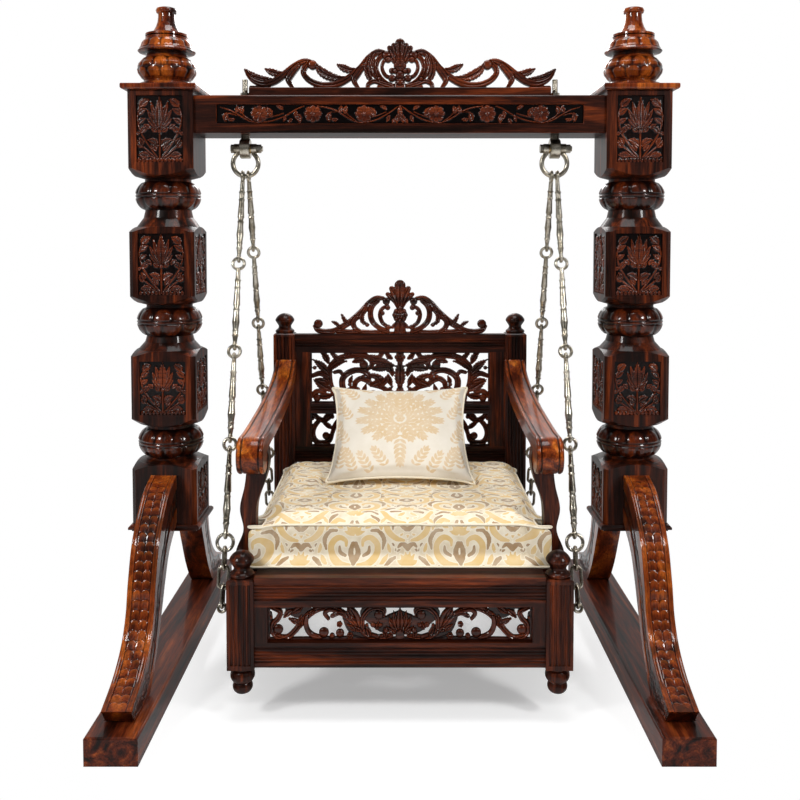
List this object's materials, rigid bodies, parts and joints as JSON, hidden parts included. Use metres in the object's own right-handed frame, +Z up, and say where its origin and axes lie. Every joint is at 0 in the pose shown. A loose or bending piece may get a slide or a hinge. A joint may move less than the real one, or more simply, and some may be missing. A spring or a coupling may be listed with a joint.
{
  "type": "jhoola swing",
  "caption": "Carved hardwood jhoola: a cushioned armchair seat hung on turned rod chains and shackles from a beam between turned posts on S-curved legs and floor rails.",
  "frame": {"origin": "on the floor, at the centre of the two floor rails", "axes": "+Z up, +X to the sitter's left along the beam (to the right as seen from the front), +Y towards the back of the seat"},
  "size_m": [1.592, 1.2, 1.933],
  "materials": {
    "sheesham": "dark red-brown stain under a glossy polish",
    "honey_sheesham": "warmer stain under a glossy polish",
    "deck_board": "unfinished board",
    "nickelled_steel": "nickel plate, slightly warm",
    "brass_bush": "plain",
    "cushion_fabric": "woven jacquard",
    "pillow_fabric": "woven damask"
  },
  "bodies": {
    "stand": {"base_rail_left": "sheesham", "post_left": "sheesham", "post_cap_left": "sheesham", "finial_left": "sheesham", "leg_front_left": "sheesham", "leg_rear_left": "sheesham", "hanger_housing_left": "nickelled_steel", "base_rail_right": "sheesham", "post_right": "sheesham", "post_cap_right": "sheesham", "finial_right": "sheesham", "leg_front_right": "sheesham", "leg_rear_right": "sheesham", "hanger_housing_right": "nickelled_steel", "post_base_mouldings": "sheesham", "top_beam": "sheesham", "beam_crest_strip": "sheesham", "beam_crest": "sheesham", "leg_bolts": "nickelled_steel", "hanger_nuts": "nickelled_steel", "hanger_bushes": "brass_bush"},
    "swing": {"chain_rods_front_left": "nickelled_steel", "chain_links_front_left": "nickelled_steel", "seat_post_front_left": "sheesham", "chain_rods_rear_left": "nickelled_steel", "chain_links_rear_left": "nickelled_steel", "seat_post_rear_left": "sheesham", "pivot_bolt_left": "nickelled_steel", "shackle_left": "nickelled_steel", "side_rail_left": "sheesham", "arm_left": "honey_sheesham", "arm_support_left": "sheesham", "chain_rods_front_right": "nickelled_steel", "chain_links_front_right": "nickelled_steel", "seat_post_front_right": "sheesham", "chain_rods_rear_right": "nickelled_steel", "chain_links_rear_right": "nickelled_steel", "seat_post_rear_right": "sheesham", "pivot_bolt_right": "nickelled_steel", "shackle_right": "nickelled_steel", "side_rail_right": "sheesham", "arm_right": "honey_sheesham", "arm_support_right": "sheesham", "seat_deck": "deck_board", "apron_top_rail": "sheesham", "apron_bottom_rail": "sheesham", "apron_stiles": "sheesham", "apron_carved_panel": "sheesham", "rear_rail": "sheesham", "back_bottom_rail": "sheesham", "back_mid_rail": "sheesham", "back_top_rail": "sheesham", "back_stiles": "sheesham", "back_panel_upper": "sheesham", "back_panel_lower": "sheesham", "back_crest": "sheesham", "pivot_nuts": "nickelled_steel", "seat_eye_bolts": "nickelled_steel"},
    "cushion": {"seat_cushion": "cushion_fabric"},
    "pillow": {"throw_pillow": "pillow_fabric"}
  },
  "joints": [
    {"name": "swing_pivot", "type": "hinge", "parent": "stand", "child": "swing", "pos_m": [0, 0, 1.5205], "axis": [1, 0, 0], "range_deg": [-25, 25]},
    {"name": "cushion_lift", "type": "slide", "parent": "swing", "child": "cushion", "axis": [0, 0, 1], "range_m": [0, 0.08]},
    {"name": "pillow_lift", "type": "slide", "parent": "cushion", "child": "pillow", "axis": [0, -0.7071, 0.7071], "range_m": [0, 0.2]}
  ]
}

####

[Set task] Extract all lines as given.

[Finished exercise]
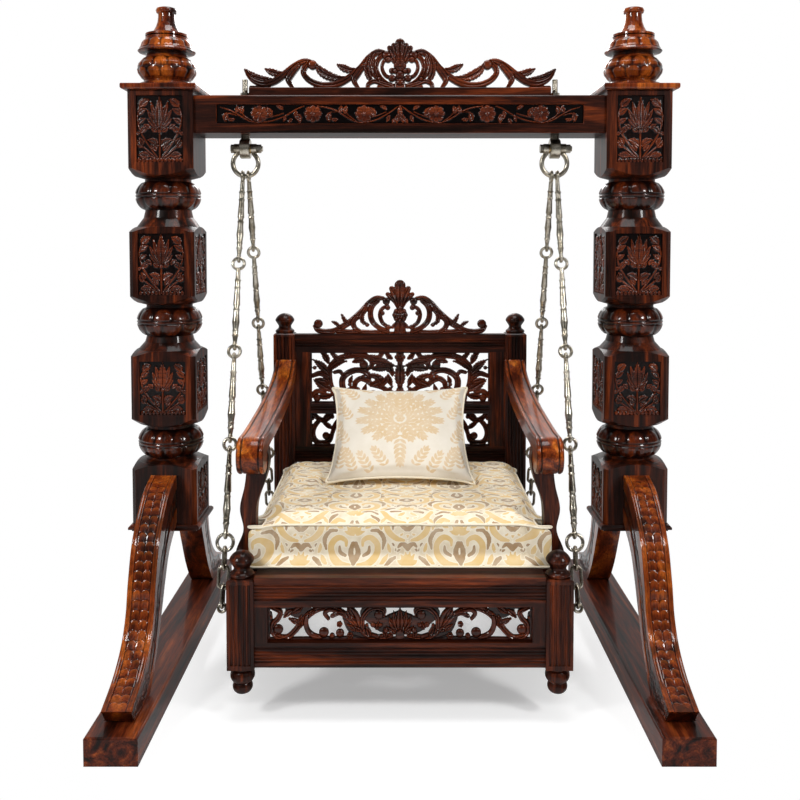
List this object's materials, rigid bodies, parts and joints as JSON, hidden parts included. Use metres in the object's own right-handed frame, +Z up, and say where its origin and axes lie. Every joint is at 0 in the pose shown. A loose or bending piece may get a slide or a hinge. A joint may move less than the real one, or more simply, and some may be missing. A spring or a coupling may be listed with a joint.
{
  "type": "jhoola swing",
  "caption": "Carved hardwood jhoola: a cushioned armchair seat hung on turned rod chains and shackles from a beam between turned posts on S-curved legs and floor rails.",
  "frame": {"origin": "on the floor, at the centre of the two floor rails", "axes": "+Z up, +X to the sitter's left along the beam (to the right as seen from the front), +Y towards the back of the seat"},
  "size_m": [1.592, 1.2, 1.933],
  "materials": {
    "sheesham": "dark red-brown stain under a glossy polish",
    "honey_sheesham": "warmer stain under a glossy polish",
    "deck_board": "unfinished board",
    "nickelled_steel": "nickel plate, slightly warm",
    "brass_bush": "plain",
    "cushion_fabric": "woven jacquard",
    "pillow_fabric": "woven damask"
  },
  "bodies": {
    "stand": {"base_rail_left": "sheesham", "post_left": "sheesham", "post_cap_left": "sheesham", "finial_left": "sheesham", "leg_front_left": "sheesham", "leg_rear_left": "sheesham", "hanger_housing_left": "nickelled_steel", "base_rail_right": "sheesham", "post_right": "sheesham", "post_cap_right": "sheesham", "finial_right": "sheesham", "leg_front_right": "sheesham", "leg_rear_right": "sheesham", "hanger_housing_right": "nickelled_steel", "post_base_mouldings": "sheesham", "top_beam": "sheesham", "beam_crest_strip": "sheesham", "beam_crest": "sheesham", "leg_bolts": "nickelled_steel", "hanger_nuts": "nickelled_steel", "hanger_bushes": "brass_bush"},
    "swing": {"chain_rods_front_left": "nickelled_steel", "chain_links_front_left": "nickelled_steel", "seat_post_front_left": "sheesham", "chain_rods_rear_left": "nickelled_steel", "chain_links_rear_left": "nickelled_steel", "seat_post_rear_left": "sheesham", "pivot_bolt_left": "nickelled_steel", "shackle_left": "nickelled_steel", "side_rail_left": "sheesham", "arm_left": "honey_sheesham", "arm_support_left": "sheesham", "chain_rods_front_right": "nickelled_steel", "chain_links_front_right": "nickelled_steel", "seat_post_front_right": "sheesham", "chain_rods_rear_right": "nickelled_steel", "chain_links_rear_right": "nickelled_steel", "seat_post_rear_right": "sheesham", "pivot_bolt_right": "nickelled_steel", "shackle_right": "nickelled_steel", "side_rail_right": "sheesham", "arm_right": "honey_sheesham", "arm_support_right": "sheesham", "seat_deck": "deck_board", "apron_top_rail": "sheesham", "apron_bottom_rail": "sheesham", "apron_stiles": "sheesham", "apron_carved_panel": "sheesham", "rear_rail": "sheesham", "back_bottom_rail": "sheesham", "back_mid_rail": "sheesham", "back_top_rail": "sheesham", "back_stiles": "sheesham", "back_panel_upper": "sheesham", "back_panel_lower": "sheesham", "back_crest": "sheesham", "pivot_nuts": "nickelled_steel", "seat_eye_bolts": "nickelled_steel"},
    "cushion": {"seat_cushion": "cushion_fabric"},
    "pillow": {"throw_pillow": "pillow_fabric"}
  },
  "joints": [
    {"name": "swing_pivot", "type": "hinge", "parent": "stand", "child": "swing", "pos_m": [0, 0, 1.5205], "axis": [1, 0, 0], "range_deg": [-25, 25]},
    {"name": "cushion_lift", "type": "slide", "parent": "swing", "child": "cushion", "axis": [0, 0, 1], "range_m": [0, 0.08]},
    {"name": "pillow_lift", "type": "slide", "parent": "cushion", "child": "pillow", "axis": [0, -0.7071, 0.7071], "range_m": [0, 0.2]}
  ]
}